We have one more that will be going to school soon. At the ripe old age of three, he enjoys running around in order to keep his parents young. Right now he does not have to worry about teachers or homework. He can just spend his time being a little boy. Ahh, youth. There is something about the attitude of a child that reflects on the work I do with businesses. I’m beginning to think he’s the one who has it all figured out. There are pieces of our childhood that are lost as we grow older and become more mature. It turns out some of those elements are critical to the growth and innovation of a company. Not to mention they could really improve the environment we work in.

  1. Be your own person – At the age of three, we worry less about what others think of us.  That freedom allows us to figure out who we are and be who we truly want to be.  As we get older, the can’ts, shouldn’ts, and won’ts flood in and start restricting our behavior taking away who we truly are.  In business, these are the same things that squash ideas and creativity.   It forces culture to change because “that’s not how you do business.”  How would your company change if you pulled the restrictions that held people back?
  2. The laws of physics do not apply here – In the mind of a child, creativity is infinite.  My son’s ability to create elaborate stories and design his own definitions of how things should be is fun to watch.  Children live in the world of “what if” before they reach the world of “what is”.  In their minds they can become anything they want and create a whole new set of rules around it.  As we get older, many of us lose this creativity.  It gives way to the real world where rules and order apply.   Yet you look at some of the most innovative companies in the world today and they embrace creativity.  Ideas flow freely.  The focus is placed on how CAN we do this vs. why we can’t.  Maybe it is time to tap into our inner child again?
  3. They keep it simple – Sometimes knowledge is restrictive.  At three, you look for taking the fewest steps to get what you want.  You don’t worry about complicating things.  While the world of a three year old may not be as complex, they also don’t look to over-complicate things.  If there were ways to simplify your business, what would it do for you?  For your people?
  4. Boundless curiosity – In your youth everything is new and exciting.  For our three year old, when we take trips to different places we call them adventures.  Each place is wonderful to him when it’s an adventure.  This time of discovery and curiosity makes things fun and opens their world to new possibilities.  Why is a popular question at this age.  That sense of adventure and discovery is something that can be lost as we get older.  How would your business improve if your leadership and staff asked why more often?

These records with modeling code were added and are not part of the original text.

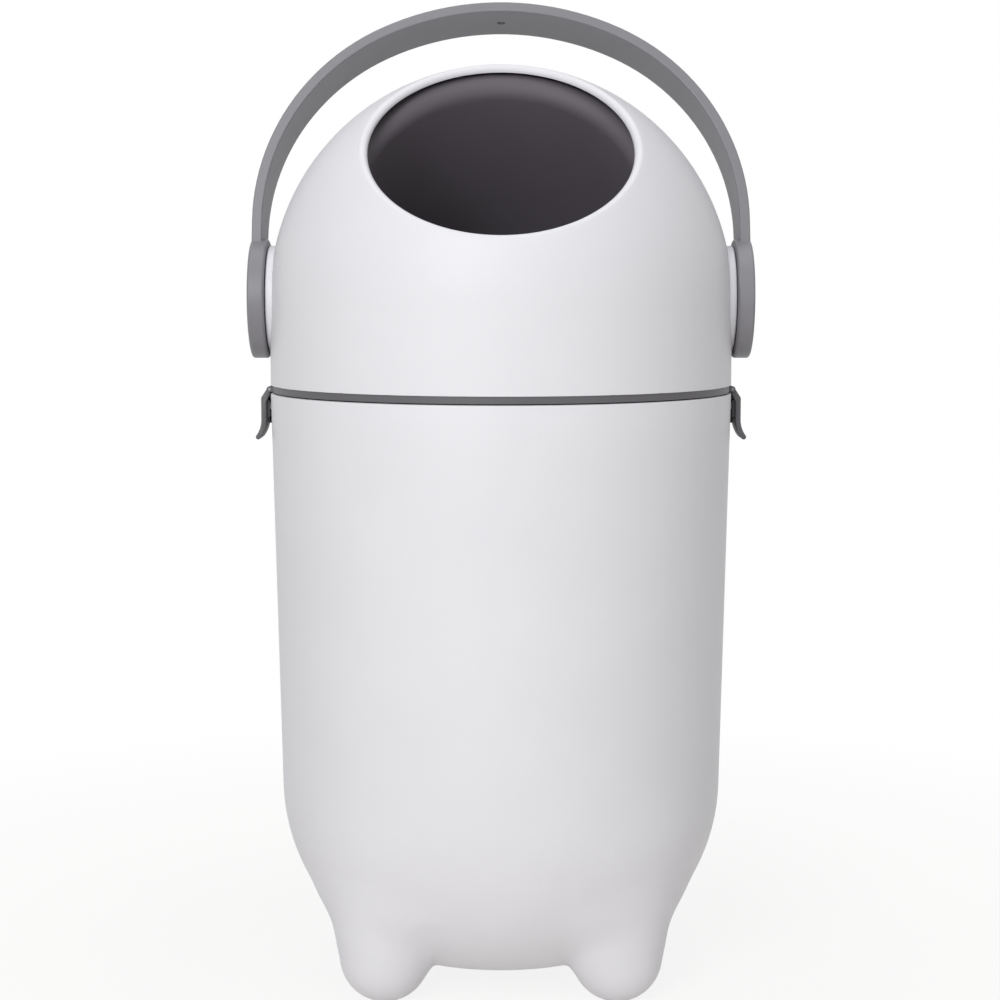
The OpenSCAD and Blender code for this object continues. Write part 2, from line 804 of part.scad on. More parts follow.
bin_shell();
dome_shell();
base_ring();
ring_screws();
rim_gasket();
opening_seal();
mirror([1, 0, 0]) bush();  // bush_left
bush();  // bush_right
mirror([1, 0, 0]) latch();  // latch_left
latch();  // latch_right
mirror([1, 0, 0]) latch_pin();  // latch_pin_left
latch_pin();  // latch_pin_right
drum_front();
drum_rear();
mirror([1, 0, 0]) axle();  // axle_left
axle();  // axle_right
handle();
mirror([1, 0, 0]) hub_screw();  // hub_screw_left
hub_screw();  // hub_screw_right
mirror([1, 0, 0]) hub_cap();  // hub_cap_left
hub_cap();  // hub_cap_right
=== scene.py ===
"""Nappy bin: a tapered white bin on four moulded feet, a domed head that holds a
tilting drum, and a grey hoop handle that turns the drum. Metres, Z up, front -Y."""

import json
import math

import bpy
import numpy as np
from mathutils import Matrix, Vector


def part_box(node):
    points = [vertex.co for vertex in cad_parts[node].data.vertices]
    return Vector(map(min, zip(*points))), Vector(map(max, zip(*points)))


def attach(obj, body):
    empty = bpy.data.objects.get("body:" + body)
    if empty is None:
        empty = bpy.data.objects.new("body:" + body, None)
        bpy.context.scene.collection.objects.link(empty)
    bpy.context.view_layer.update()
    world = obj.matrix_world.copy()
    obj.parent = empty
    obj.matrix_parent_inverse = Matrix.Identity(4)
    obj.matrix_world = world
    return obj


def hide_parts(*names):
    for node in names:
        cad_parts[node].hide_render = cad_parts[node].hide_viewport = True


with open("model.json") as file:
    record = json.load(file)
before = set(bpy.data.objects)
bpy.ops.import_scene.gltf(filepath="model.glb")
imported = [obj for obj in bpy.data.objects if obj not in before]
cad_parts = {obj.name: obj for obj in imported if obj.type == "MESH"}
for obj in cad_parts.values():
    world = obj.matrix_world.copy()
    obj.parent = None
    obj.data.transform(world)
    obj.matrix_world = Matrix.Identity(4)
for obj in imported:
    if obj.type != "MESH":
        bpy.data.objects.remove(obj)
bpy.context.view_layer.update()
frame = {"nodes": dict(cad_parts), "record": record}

# Bin
# A tapered bucket, injection moulded in one piece with its four feet, in white
# polypropylene. The mould is polished outside, so its skin has a soft sheen, and
# the feet grow out of the rounded shoulder with no edge between them.


def linear(code):
    """An sRGB hex colour as the linear colour that Blender mixes."""
    channels = [int(code[i:i + 2], 16) / 255 for i in (1, 3, 5)]
    return [c / 12.92 if c <= 0.04045 else ((c + 0.055) / 1.055) ** 2.4 for c in channels] + [1.0]


def add_node(material, kind, values=None, links=None, **settings):
    """Adds one node: its settings, the values of its sockets and what is linked into them."""
    node = material.node_tree.nodes.new(kind)
    for name, value in settings.items():
        setattr(node, name, value)
    for socket, value in (values or {}).items():
        node.inputs[socket].default_value = value
    for socket, source in (links or {}).items():
        material.node_tree.links.new(source, node.inputs[socket])
    return node


def new_material(name):
    """An empty material with its surface and output, and Object coordinates."""
    material = bpy.data.materials.new(name)
    material.use_nodes = True
    material.node_tree.nodes.clear()
    place = add_node(material, "ShaderNodeTexCoord").outputs["Object"]
    surface = add_node(material, "ShaderNodeBsdfPrincipled")
    add_node(material, "ShaderNodeOutputMaterial", links={"Surface": surface.outputs["BSDF"]})
    return material, surface, place


def finish_piece(piece, name, material, body, replaced, angle=35):
    """Names a finished piece, gives it its material and body, and smooths all but its sharp edges."""
    piece.name = name
    piece.data.name = name
    piece.data.materials.clear()
    piece.data.materials.append(material)
    bpy.ops.object.select_all(action="DESELECT")
    piece.select_set(True)
    bpy.context.view_layer.objects.active = piece
    bpy.ops.object.transform_apply(location=True, rotation=True, scale=True)
    bpy.ops.object.shade_smooth_by_angle(angle=math.radians(angle))
    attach(piece, body)
    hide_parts(replaced)


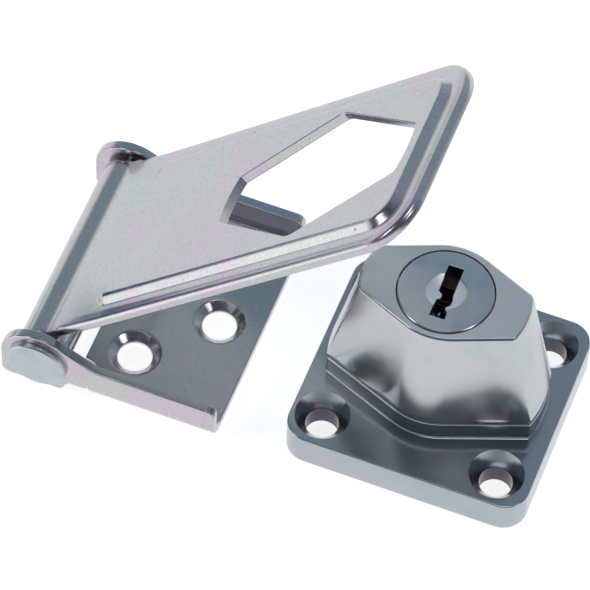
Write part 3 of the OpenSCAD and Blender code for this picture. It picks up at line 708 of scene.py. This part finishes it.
rubbed_part = add_node(plug_zinc, "ShaderNodeMath", {"operation": "MULTIPLY"},
                       _0=edge_mask(plug_zinc, 0.2 * mm), _1=0.6)
worn = add_node(plug_zinc, "ShaderNodeMix", {"data_type": "RGBA"},
                _0=rubbed_part.outputs[0], _6=plug_tone.outputs["Color"], _7=srgb("#e6e8e8"))
# The milled dish is painted near white, a painted highlight, and made duller than the plating
spot = add_node(plug_zinc, "ShaderNodeSeparateXYZ", Vector=centred)
flat_spot = add_node(plug_zinc, "ShaderNodeCombineXYZ", X=spot.outputs["X"], Y=spot.outputs["Y"])
from_axis = add_node(plug_zinc, "ShaderNodeVectorMath", {"operation": "LENGTH"}, _0=flat_spot.outputs[0])
in_dish = add_node(plug_zinc, "ShaderNodeMapRange", Value=from_axis.outputs["Value"], From_Min=3.0 * mm,
                   From_Max=3.15 * mm, To_Min=1.0, To_Max=0.0)
near_top = add_node(plug_zinc, "ShaderNodeMapRange", Value=spot.outputs["Z"], From_Min=29.6 * mm,
                    From_Max=29.9 * mm, To_Min=0.0, To_Max=1.0)
dish_painted_highlight_and_dull = add_node(plug_zinc, "ShaderNodeMath", {"operation": "MULTIPLY"},
                  _0=in_dish.outputs["Result"], _1=near_top.outputs["Result"])
dish_painted_highlight_mix = add_node(plug_zinc, "ShaderNodeMix", {"data_type": "RGBA"},
                 _0=dish_painted_highlight_and_dull.outputs[0], _6=worn.outputs[2], _7=srgb("#f6f9fc"))
plug_zinc.node_tree.links.new(dish_painted_highlight_mix.outputs[2], shader.inputs["Base Color"])
shader.inputs["Metallic"].default_value = 1.0
plug_dull = add_node(plug_zinc, "ShaderNodeMapRange", Value=cloud.outputs["Fac"],
                     From_Min=0.3, From_Max=0.7, To_Min=0.20, To_Max=0.30)
dish_dull = add_node(plug_zinc, "ShaderNodeMix", {"data_type": "FLOAT"}, _0=dish_painted_highlight_and_dull.outputs[0],
                     _2=plug_dull.outputs["Result"], _3=0.42)
plug_zinc.node_tree.links.new(dish_dull.outputs[0], shader.inputs["Roughness"])
facing_relief = add_node(plug_zinc, "ShaderNodeBump", Height=faced_rings.outputs["Fac"], Strength=0.06,
                         Distance=0.02 * mm)
plug_zinc.node_tree.links.new(facing_relief.outputs["Normal"], shader.inputs["Normal"])

lock_plug = merged_copy("lock_plug", "lock_plug_turned")
round_edges(lock_plug, 0.1 * mm, steps=2,
            wanted=lambda c: c.z > 30 * mm and 2.9 * mm < off_axis(c) < 7.3 * mm)
keep_flats_flat(lock_plug, crease=14)
dress(lock_plug, plug_zinc, "head", "plug_zinc", "lock_plug")

# Wafers: five brass stampings that slide across the plug; the top one shows at the
# bottom of the keyway. Each has a window for the key and a lug for its spring.
for number in range(1, 6):
    wafer = merged_copy(f"wafer_{number}", f"wafer_{number}_stamping")
    round_edges(wafer, 0.06 * mm, steps=2)
    keep_flats_flat(wafer)
    dress(wafer, brass, f"wafer_{number}", "brass", f"wafer_{number}")

# Wafer springs: five small coils of spring steel wire, each pushing its wafer's lug.

# Drawn and tempered wire: dark straw grey, smooth along its length.
spring_steel, shader = new_finish("tempered_spring_wire")
place = add_node(spring_steel, "ShaderNodeTexCoord").outputs["Object"]
scale_speck = 0.6667 * mm
scale_marks = add_node(spring_steel, "ShaderNodeTexNoise", Vector=place, Scale=1 / scale_speck, Detail=3.0)
wire_tone = add_node(spring_steel, "ShaderNodeValToRGB", Fac=scale_marks.outputs["Fac"])
set_ramp(wire_tone, [(0.35, "#8b8478"), (0.65, "#b5b2ac")])
spring_steel.node_tree.links.new(wire_tone.outputs["Color"], shader.inputs["Base Color"])
shader.inputs["Metallic"].default_value = 1.0
wire_dull = add_node(spring_steel, "ShaderNodeMapRange", Value=scale_marks.outputs["Fac"],
                     From_Min=0.3, From_Max=0.7, To_Min=0.25, To_Max=0.4)
spring_steel.node_tree.links.new(wire_dull.outputs["Result"], shader.inputs["Roughness"])
wire_relief = add_node(spring_steel, "ShaderNodeBump", Height=scale_marks.outputs["Fac"], Strength=0.08,
                       Distance=0.01 * mm)
spring_steel.node_tree.links.new(wire_relief.outputs["Normal"], shader.inputs["Normal"])

for number in range(1, 6):
    spring = merged_copy(f"wafer_spring_{number}", f"wafer_spring_{number}_wire")
    work_on(spring)
    bpy.ops.object.shade_smooth_by_angle(angle=math.radians(75))
    dress(spring, spring_steel, "head", "spring_steel", f"wafer_spring_{number}")

# Drive pin: a short hardened cross pin, pressed through the head's wall into the
# plug's collar so that the head turns with the key.
drive_pin = merged_copy("drive_pin", "drive_pin_cross")
round_edges(drive_pin, 0.12 * mm)
keep_flats_flat(drive_pin)
dress(drive_pin, rivet_steel, "head", "rivet_steel", "drive_pin")

# Cam plate: stamped steel, set on the plug's square tail under the base. Its lobe
# runs in the base's pocket and stops the head at both ends of the quarter turn.
cam_plate = merged_copy("cam_plate", "cam_plate_stamping")
round_edges(cam_plate, 0.12 * mm)
keep_flats_flat(cam_plate)
dress(cam_plate, rivet_steel, "head", "rivet_steel", "cam_plate")

# Retaining screw: a small cross-slotted steel screw, zinc plated like the rivet. It
# goes up into the plug's square tail and holds the cam plate on it.
retaining_screw = merged_copy("retaining_screw", "retaining_screw_steel")
round_edges(retaining_screw, 0.1 * mm)
keep_flats_flat(retaining_screw)
dress(retaining_screw, rivet_steel, "head", "rivet_steel", "retaining_screw")

# Studio: a round white cove, floor and low wall in one, under a dim ceiling with
# three large soft lamps. The wall fades upwards, so the metal mirrors no hard line.
deselect()
bpy.ops.mesh.primitive_circle_add(vertices=96, radius=1.5, fill_type="NGON", location=(0.02, 0, -0.0004))
cove = bpy.context.object
cove.name = "studio_cove"
bpy.ops.object.mode_set(mode="EDIT")
bpy.ops.mesh.select_mode(type="EDGE")
pick(cove, lambda c: c.length > 1.3, "edges")
for rise, spread in ((0.03, 1.06), (0.10, 1.04), (0.15, 1.02), (0.22, 1.0)):
    bpy.ops.mesh.extrude_edges_move(TRANSFORM_OT_translate={"value": (0, 0, rise)})
    bpy.ops.transform.resize(value=(spread, spread, 1))
# The wall is low in front, where the camera stands
pick(cove, lambda c: c.y < -0.4 and c.z > 0.4)
bpy.ops.transform.translate(value=(0, 0, -0.14))
bpy.ops.object.mode_set(mode="OBJECT")
bpy.ops.object.shade_smooth()
# Matt white paper: it glows for the eye of the camera and of the metal alone, so that
# it looks white and still takes the hasp's shadow
white_cove, shader = new_finish("white_cove_paper")
paths = add_node(white_cove, "ShaderNodeLightPath")
seen = add_node(white_cove, "ShaderNodeMath", {"operation": "ADD", "use_clamp": True},
                _0=paths.outputs["Is Camera Ray"], _1=paths.outputs["Is Glossy Ray"])
seen = add_node(white_cove, "ShaderNodeMath", {"operation": "ADD", "use_clamp": True},
                _0=seen.outputs[0], _1=paths.outputs["Is Transmission Ray"])
cove_place = add_node(white_cove, "ShaderNodeTexCoord").outputs["Object"]
rise_up = add_node(white_cove, "ShaderNodeMapRange", {"interpolation_type": "SMOOTHSTEP"}, From_Min=0.12,
                   From_Max=0.50, To_Min=0.66, To_Max=0.12,
                   Value=add_node(white_cove, "ShaderNodeSeparateXYZ", Vector=cove_place).outputs["Z"])
glow = add_node(white_cove, "ShaderNodeMath", {"operation": "MULTIPLY"}, _0=seen.outputs[0],
                _1=rise_up.outputs["Result"])
# The camera itself sees the paper a little brighter, as pure white
glow = add_node(white_cove, "ShaderNodeMath", {"operation": "MULTIPLY_ADD"},
                _0=paths.outputs["Is Camera Ray"], _1=0.12, _2=glow.outputs[0])
paper_mottle = 25 * mm
paper_cells = add_node(white_cove, "ShaderNodeTexNoise", Scale=1 / paper_mottle, Detail=2.0,
                       Vector=add_node(white_cove, "ShaderNodeTexCoord").outputs["Object"])
paper_tone = add_node(white_cove, "ShaderNodeValToRGB", Fac=paper_cells.outputs["Fac"])
set_ramp(paper_tone, [(0.3, "#dcdcdb"), (0.7, "#dededd")])
white_cove.node_tree.links.new(paper_tone.outputs["Color"], shader.inputs["Base Color"])
shader.inputs["Roughness"].default_value = 0.9
shader.inputs["Specular IOR Level"].default_value = 0.0
shader.inputs["Emission Color"].default_value = (1.0, 1.0, 1.0, 1.0)
white_cove.node_tree.links.new(glow.outputs[0], shader.inputs["Emission Strength"])
cove.data.materials.append(white_cove)

lamp_places = [("lamp_over", (0.10, -0.05, 1.5), 0.55, 2.2), ("lamp_left", (-1.0, -0.7, 1.05), 0.5, 2.2),
               ("lamp_right", (1.15, -0.3, 1.1), 0.5, 1.8)]
for lamp_name, lamp_at, lamp_size, lamp_power in lamp_places:
    light = bpy.data.lights.new(lamp_name, "AREA")
    light.shape = "DISK"
    light.size = lamp_size
    light.energy = lamp_power
    lamp = bpy.data.objects.new(lamp_name, light)
    bpy.context.scene.collection.objects.link(lamp)
    lamp.location = lamp_at
    lamp.rotation_euler = (-Vector(lamp_at)).to_track_quat("-Z", "Y").to_euler()
room = bpy.data.worlds.new("studio_room")
bpy.context.scene.world = room
room.use_nodes = True
sky = room.node_tree.nodes["Background"]
direction = add_node(room, "ShaderNodeTexCoord").outputs["Generated"]
depth = add_node(room, "ShaderNodeSeparateXYZ", Vector=direction).outputs["Y"]
back_share = add_node(room, "ShaderNodeMapRange", Value=depth, From_Min=-1.0, From_Max=1.0,
                      To_Min=0.0, To_Max=1.0)
ceiling = add_node(room, "ShaderNodeValToRGB", Fac=back_share.outputs["Result"])
set_ramp(ceiling, [(0.0, "#6c757c"), (0.25, "#484e55"), (0.40, "#444a52"), (0.55, "#5c6873"),
                   (0.68, "#7f8f9e"), (0.80, "#93a2b0"), (1.0, "#b2bbc3")])
room.node_tree.links.new(ceiling.outputs["Color"], sky.inputs["Color"])
sky.inputs["Strength"].default_value = 1.0

# Two cards lie on the floor to the left, out of the picture and seen by the metal
# alone: a dark blue one that draws the lines along the strap, and a bright one.


def floor_card(card_name, from_turn, to_turn, near, far, colour, brightness):
    """A flat sector of card on the floor, between two directions from the strap."""
    deselect()
    bpy.ops.mesh.primitive_circle_add(vertices=180, radius=far, fill_type="NGON", location=(0, 0, 0.0006))
    card = bpy.context.object
    card.name = card_name
    bpy.ops.object.mode_set(mode="EDIT")
    bpy.ops.mesh.select_all(action="SELECT")
    bpy.ops.mesh.inset(thickness=far - near, depth=0)
    bpy.ops.mesh.delete(type="FACE")
    for turn, side in ((from_turn, 1), (to_turn, -1)):
        angle = math.radians(turn)
        bpy.ops.mesh.select_all(action="SELECT")
        way_in = (-side * math.sin(angle), side * math.cos(angle), 0)
        bpy.ops.mesh.bisect(plane_co=(0, 0, 0), plane_no=way_in, clear_inner=True)
    bpy.ops.mesh.select_all(action="SELECT")
    bpy.ops.transform.translate(value=(0.02, -0.012, 0))
    bpy.ops.object.mode_set(mode="OBJECT")
    card_paper, card_shader = new_finish(card_name + "_paper")
    tooth = add_node(card_paper, "ShaderNodeTexNoise", Scale=1 / (33.333 * mm),
                     Vector=add_node(card_paper, "ShaderNodeTexCoord").outputs["Object"])
    grey = add_node(card_paper, "ShaderNodeMapRange", Value=tooth.outputs["Fac"],
                    To_Min=brightness * 0.97, To_Max=brightness * 1.03)
    card_shader.inputs["Base Color"].default_value = (0.0, 0.0, 0.0, 1.0)
    card_shader.inputs["Specular IOR Level"].default_value = 0.0
    card_shader.inputs["Emission Color"].default_value = srgb(colour)
    card_paper.node_tree.links.new(grey.outputs["Result"], card_shader.inputs["Emission Strength"])
    card.data.materials.append(card_paper)
    card.visible_camera = card.visible_diffuse = card.visible_shadow = card.visible_transmission = False


floor_card("blue_card", 158, 192, 0.10, 1.3, "#2f4470", 0.9)
floor_card("bright_card", 197, 226, 0.06, 1.3, "#ffffff", 1.4)

bpy.context.scene.view_settings.view_transform = "Standard"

  5. Focused determination – Children tend to embrace one thing and go after it with reckless abandon.  They become experts in their passions and learn everything they can about their favorite toys.  They also are clear about what they want and can be very determined to get it.  Sometimes that wreaks havoc on parents who are tired of hearing about the latest Barbie or Thomas toy.  Yet at the age of three everything is pursued with passion and determination.  How would increased passion and determination change your business?
  6. Desire to play – I remember once talking to a CEO about having fun at work.  His reply was this place (work) was for getting things done, not goofing around.  People should enjoy where they are at but it is not a place to have fun.  If the average person spends over 80,000 hours of their life at work, why shouldn’t there be some fun?  Children know how to play.  That play turns on different parts of the mind which leads to greater creativity.  In fact, at that age you are encouraged to teach children about work through play.  We make it a game to pick up his toys.  When it is a contest and it is fun, he readily participates.  What would happen if you injected a little play at your office?
  7. Don’t know that failure is an option – At three, you don’t worry about failure.  You are always willing to try new things.  With the right encouragement, children are often open to doing things they have never done before.  They are also more willing to get back up and try something all over again.  Fear rarely exists at this age.  Without the restrictive behavior of fear, children are open to more possibilities.  What would happen if you could take away the fear of failure from your staff.
  8. Live in the moment – Children are ever present.  They are tied into the world around them.  They live every minute of every day to their fullest.  They play, run, jump, laugh, and love.  They don’t check out.  What would change if you or your staff did this every day?  How would it change the relationships with co-workers and customers?  Enjoy every minute because once it is gone you can never get it back.
  9. Want independence – This is the age where kids first start stepping out on their own.  They want to do things themselves and are excited when they are able to accomplish tasks on their own.  As we get older, we continue to desire independence.  In the right work environment we are given responsibilities and are allowed to grow professionally.  Some workplaces want to restrict independence.  Places of high structure and low independence limits creativity and personal growth.  Often this is also a sign of micromanaging leadership that are overburdened with small tasks instead of visionary growth.  What are you doing to encourage independence with careers in your business?
  10. Willing to ask for help – Though the desire for children to do things themselves is strong; they are still not afraid to ask for help.  Somewhere along our path to our professional career, asking for help is often seen as a sign of weakness.  Actually, asking for help is a sign of strength.  Asking for help can avoid costly mistakes, allow you to get things done faster, and grow your knowledge  When was the last time you asked for help?

So parents, enjoy the first day of school.  They grow up to fast.  But most importantly, never forget how powerful the mind of a child truly is.  Take some time today to tap into some of that youth yourself.  Who knows, it may change things for the better.